You pays your money, and you takes your choice.


----------



## Sprung (Jul 23, 2015)

I had (well, still do have) the cheap chuck from PSI that uses the tommy bars.

When I got my Jet 1014, the person I bought it from included all the tooling he had, including a Oneway Talon. The Talon uses a key.

I like using the Talon far far better than the PSI chuck, and one of those reasons is key over tommy bars. The only thing I use the PSI chuck for anymore is the cole jaws.


----------



## Charlie_W (Jul 23, 2015)

The Nova G3 was my first chuck after I bought my Jet 1014vs. Now I also have a Nova 1624 and I have a Oneway Talon I Use with it. 
Both are fine chucks....I would put the Talon above the G3.....my preference.

With an adapter, I sometimes use the G3 on my 1624. It is handy to have two chucks and not have to switch jaws back and forth.
I also own Oneway Strongholds. Again, wonderful chucks.
Another choice would be a Vicmark. They have different size chucks. It use a hex shaped key.

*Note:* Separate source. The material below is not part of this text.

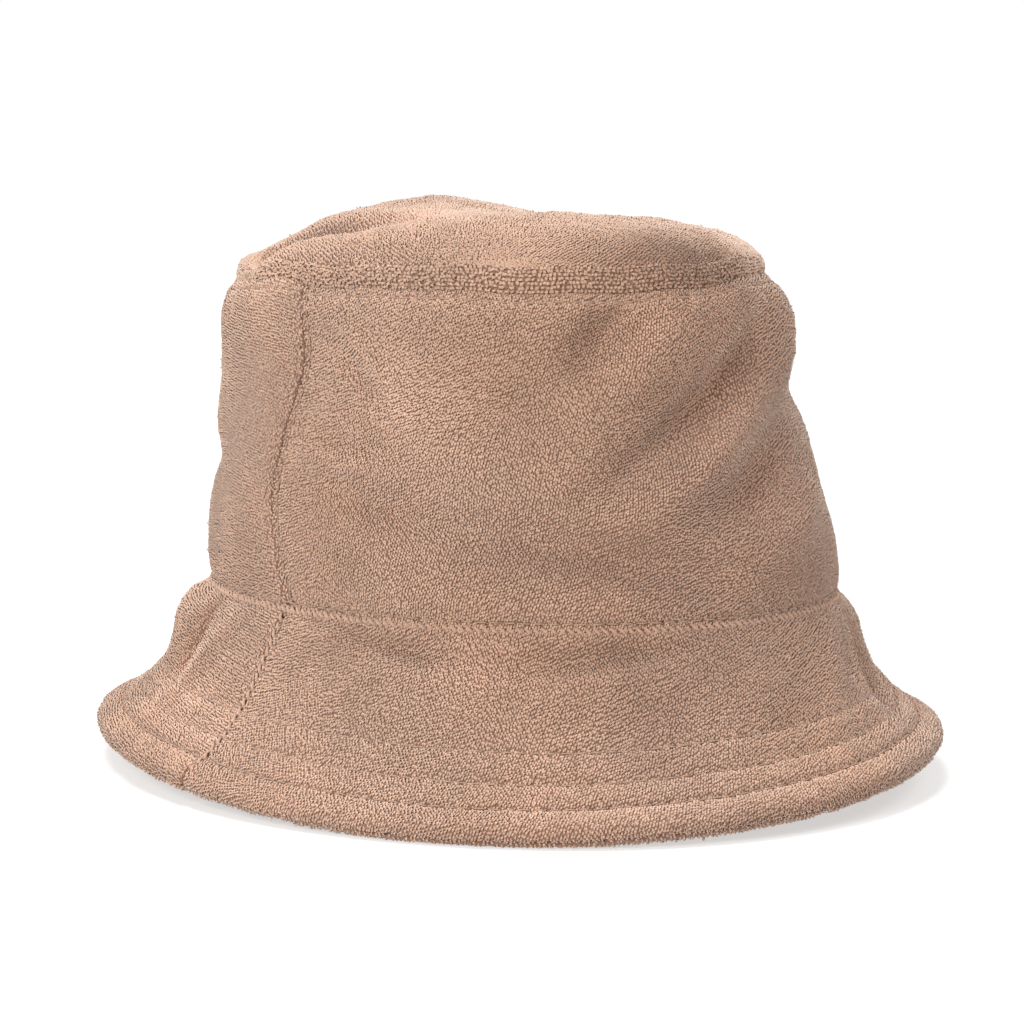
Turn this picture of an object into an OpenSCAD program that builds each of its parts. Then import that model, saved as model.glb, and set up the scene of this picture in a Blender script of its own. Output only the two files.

If you have a preference, the Talon key tightens clockwise....the G3 tightens counterclockwise. That might help make your decision.


----------



## Warren White (Jul 23, 2015)

*Thank you for the advice...*

I really appreciated the comments.  I have another unmentioned reason for keeping with the Nova chucks.  I have a friend who mentored me in the turning business and he has a Nova G3.  If we have compatible chucks, we can share jaws with each other.

I know that there are other, very fine chucks available.  For some, the price keeps me from choosing them.  I just can't justify the extra cost for a hobby; and having more than one chuck is a luxury that also falls into that category for me.

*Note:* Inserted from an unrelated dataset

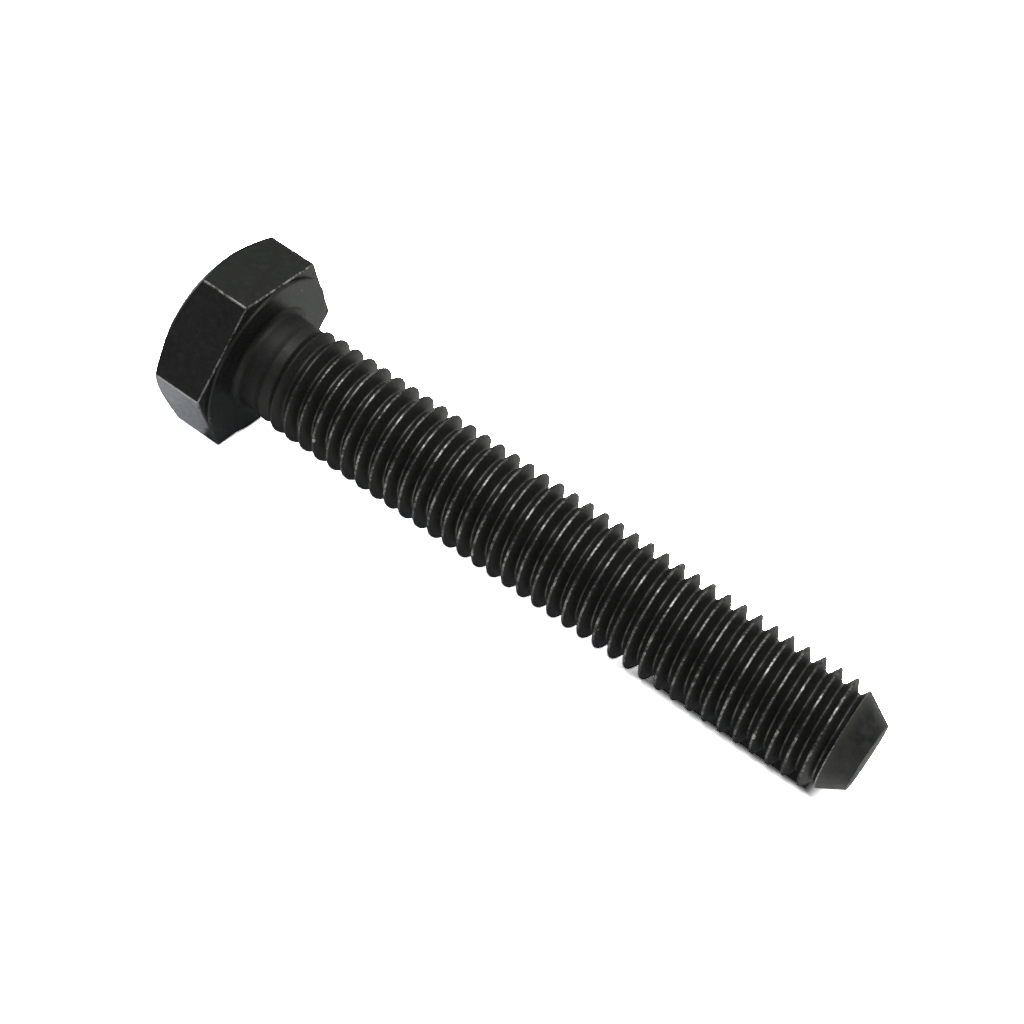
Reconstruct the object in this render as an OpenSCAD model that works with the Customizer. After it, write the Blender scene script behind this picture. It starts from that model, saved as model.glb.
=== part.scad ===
// Fully threaded hex bolt, metric coarse thread, with a washer face and a long conical point.
// The bolt's axis is +X. The origin is the centre of the bearing face, the head lies towards -X,
// and two of the head's six flats face straight up and straight down.

/* [Thread] */
// Thread size, across the crests
thread_d = 8; // [7:0.5:9]
// Pitch, from one crest to the next
pitch = 1.25; // [1:0.05:1.5]
// Where a crest crosses the +Y side, as a share of the pitch
thread_phase = 0.23; // [0:0.01:0.99]
// Straight segments in one turn of the thread
turn_segments = 24; // [16:4:32]

/* [Shank] */
// Length from the bearing face to the end of the point
length = 50; // [20:5:80]
// Plain neck under the head, as left by the blank
neck_d = 7.4; // [7:0.1:7.6]
// Fillet between the neck and the bearing face
fillet_r = 0.5; // [0.3:0.05:0.6]
// Distance from the bearing face to where the thread starts to rise
runout_start = 2; // [1.5:0.1:3]
// Distance from the bearing face to the first crest of full height
full_crest_at = 4; // [3.5:0.1:5]
// Distance from the bearing face to the first root of full depth
full_root_at = 5.6; // [5:0.1:8]

/* [Head] */
// Width across the flats
head_af = 13; // [12:0.5:14]
// Head height, washer face included
head_h = 5.3; // [4:0.1:6]
// Diameter of the flat on top of the head
top_flat_d = 10.8; // [10:0.1:12]
// Angle of the top chamfer to the top flat
chamfer_angle = 30; // [15:1:30]
// Diameter of the raised washer face
washer_face_d = 12.8; // [11.6:0.1:13]
// Height of the raised washer face
washer_face_h = 0.25; // [0.2:0.05:0.6]

/* [Point] */
// Angle of the cone to the bolt's axis
point_angle = 30; // [25:1:45]
// Diameter of the flat end
point_d = 5; // [4:0.1:6]

/* [Hidden] */
$fn = 96;
black_oxide = "#222224";
corner_r = head_af / sqrt(3);
// The chamfer runs out on the corners this far short of the plain hexagon
corner_land = 0.1;
crown_bottom = corner_land + (corner_r - top_flat_d / 2) * tan(chamfer_angle) - head_h;
crest_r = thread_d / 2;
// ISO metric profile: 60 degree flanks, crest flat P/8, root flat P/4, depth 5/8 of the sharp triangle
thread_depth = 5 / 8 * cos(30) * pitch;
root_r = crest_r - thread_depth;
crest_w = pitch / 8;
root_w = pitch / 4;
neck_r = neck_d / 2;
point_r = point_d / 2;
cone_slope = tan(point_angle);
// The thread ends where the cone has cut it down to its root
thread_end = length - (root_r - point_r) / cone_slope;
// A thread line closer than this to either end of the thread is drawn on that end
snap = 0.02;

// The four lines that one turn of the profile is ruled from: [place along the axis, full radius]
profile = [
    [-crest_w / 2, crest_r],
    [crest_w / 2, crest_r],
    [(pitch - root_w) / 2, root_r],
    [(pitch + root_w) / 2, root_r]
];
lines = len(profile);
first_turn = floor(runout_start / pitch) - 2;
last_turn = ceil(thread_end / pitch) + 1;
rows = (last_turn - first_turn) * lines;

function row_x(row) =
    (first_turn + floor(row / lines) + thread_phase) * pitch + profile[row % lines][0];
function rise(x, full_at) = min(1, max(0, (x - runout_start) / (full_at - runout_start)));
// Thread lines grow out of the neck's surface, crests outwards and roots inwards
function faded_r(x, full_r) =
    neck_r + (full_r - neck_r) * rise(x, full_r > neck_r ? full_crest_at : full_root_at);
function cone_at(x) = point_r + (length - x) * cone_slope;
function place(row, step) = row_x(row) + pitch * step / turn_segments;
function line_point(x, full_r, angle) =
    let (r = min(faded_r(x, full_r), cone_at(x)))
    [x, r * cos(angle), r * sin(angle)];
function angle_of(step) = 360 * step / turn_segments;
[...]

Again, thank you for once again helping me in my decision.  You folks are a fount of valued experience and knowledge.


----------



## wouldentu2? (Jul 23, 2015)

Barracuda 2 from Penn State works well.


----------



## Mr Vic (Jul 25, 2015)

1014 VS here, first chuck was the Barracuda 2. Still use it but also have stepped up and purchased the Nova G3 plus the pen jaws.


----------



## shastastan (Jul 26, 2015)

Determine the brand that has the features and jaws that you want then stick with that brand.  If the Easy Chuck was out when I started, that would have been my choice.  Changing jaws with it is really fast and easy (pun intended).  I also have a oneway, talon, and vicmarc 100 that I've acquired over the past 25 years.


----------



## Fish30114 (Jul 27, 2015)

I am in the buy once cry once camp. Having said that I have a Supernova II, a Oneway stronghold, and apprentice (read Craft Supplies) and an Easy  Wood, and also I say strongly if I had access to the Easy Wood chuck earlier on it would be the only chuck I own, even if I wanted multiples of one chuck--jaw changes are stupid simple though, and I can't imagine wanting another one unless and when I get another lathe.


----------



## Warren White (Aug 2, 2015)

*Thank you all!*

Just to finish this thread off, I wanted to let you know that my new Nova G3 arrived a couple of days ago.

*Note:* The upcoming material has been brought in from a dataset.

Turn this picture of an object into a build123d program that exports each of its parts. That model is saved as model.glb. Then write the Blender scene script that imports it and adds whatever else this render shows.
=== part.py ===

There were two driving forces in my choice, one of which some will not agree with and I understand that completely; price.  I just can't justify the additional cost between the G3 and some of the other choices which are certainly great chucks.

Second, was that my mentor and I share stuff back and forth.  He has a G3 and this way we can look at jaws we both might use and share the costs.

So, thanks for the input.  Time to turn something with my new chuck!  Wonder what it will be?


----------